25. The impact of the Bill on the environment, in terms of using raw materials for the production of guidance, leaflets and similar publications, is likely to be minimal. This is because information about the new legislation will simply replace what would have been produced to explain the legislation it replaces.
Territorial extent and application
26. The Bill forms part of the law of England and Wales. It also, with the exception of one clause, forms part of the law of Scotland. There are also a few provisions which form part of the law of Northern Ireland.
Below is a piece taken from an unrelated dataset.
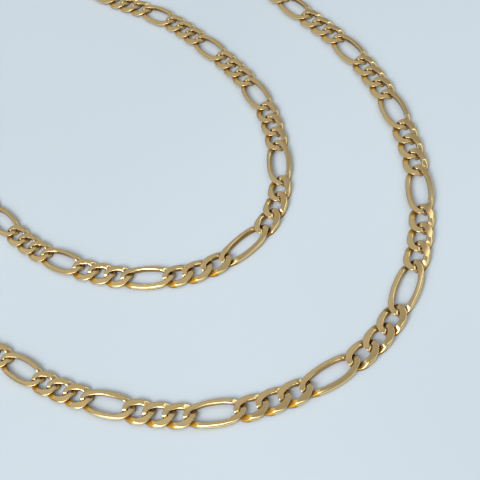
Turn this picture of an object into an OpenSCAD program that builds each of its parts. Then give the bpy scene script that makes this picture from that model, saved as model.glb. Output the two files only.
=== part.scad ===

27. As far as territorial application is concerned, in relation to Part 5 (work) and following the precedent of the Employment Rights Act 1996, the Bill leaves it to tribunals to determine whether the law applies, depending for example on the connection between the employment relationship and Great Britain. However, the Bill contains a power to specify territorial application of Part 5 in relation to ships and hovercraft (clause 78) and offshore work (clause 79). In relation to the non-work provisions, the Bill is again generally silent on territorial application, leaving it to the courts to determine whether the law applies. However, in a limited number of specific cases, express provision is made for particular provisions of the Bill to apply (or potentially apply) outside the United Kingdom. Thus, clause 28(9) provides for the prohibitions in respect of the provision of services or the exercise of public functions to apply in relation to race and religion or belief to the granting of entry clearance, even where the act in question takes place outside the United Kingdom. Also, clause 29 contains a similar power to that in Part 5 to specify the territorial application of the services provisions of Part 3 in relation to ships and hovercraft.